The "Library Wifi" refers to the 'hackable' streams of data passing through The British Library's network, whilst the "Suppressed Safe" is the British Library's restricted access material.  Overshadowing all this is my controversial "work where you like" practice whereby I trespass into workplaces where I've been denied employment to "volunteer" my services to prove my employability. The "Idiote" signifies the person in the street, as opposed to the "Clubman" - the patriarch in-the-know; two terms crystallised in the Edwardian era by paranoid ex-accountant turned amateur etymologist, Marcus Stanley Chambers (aka "Exact Thinker"), who wrote scathingly of uncooperative national institutions withholding (supposedly) secret knowledge on the origin of language.

Marcus S. Chambers' illustration

There is an undercurrent of thwarted research and wasted energies throughout the series. Abused necks - seats of human voice - are given special attention in today's first episode - anatomical points of interest in the work of Marcus S. Chambers, and his anarchist, masonic-secret-exposing counterpart Sydney Hanson (with his DIY printing press). These authors are part of an ongoing research project I'd started as long ago as 2006, but ironically I found no willing outlets to publish anything, leading me to wonder half-heartedly whether there really was a conspiracy of silence around their findings. The present-day obscurity of their work forms a self-fulfilling prophecy about the suppression of knowledge (and opportunity), lending much unease, mystery, and squirms to outmanoeuvre "crank" vibes throughout the show.

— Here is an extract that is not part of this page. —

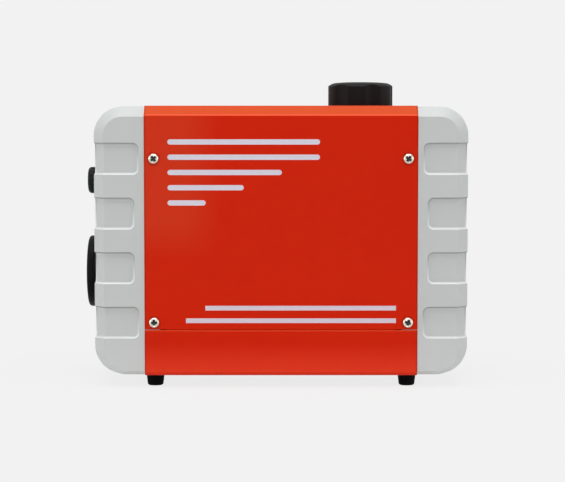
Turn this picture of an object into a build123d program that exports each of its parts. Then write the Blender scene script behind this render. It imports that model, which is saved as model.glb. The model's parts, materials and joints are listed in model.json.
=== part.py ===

If the aforementioned makes any sense at all, it should shed light on the many hindrances and impoverishments that have curtailed my activities of late (and others too, I note - the cost of living is crippling), hence lack of posts here lately.  Yet this in itself is interesting, and it's worthwhile to make a study of the factors at play, identifying solutions, etc., continuing the ongoing theme of 'thwarted histories' on this blog and elsewhere.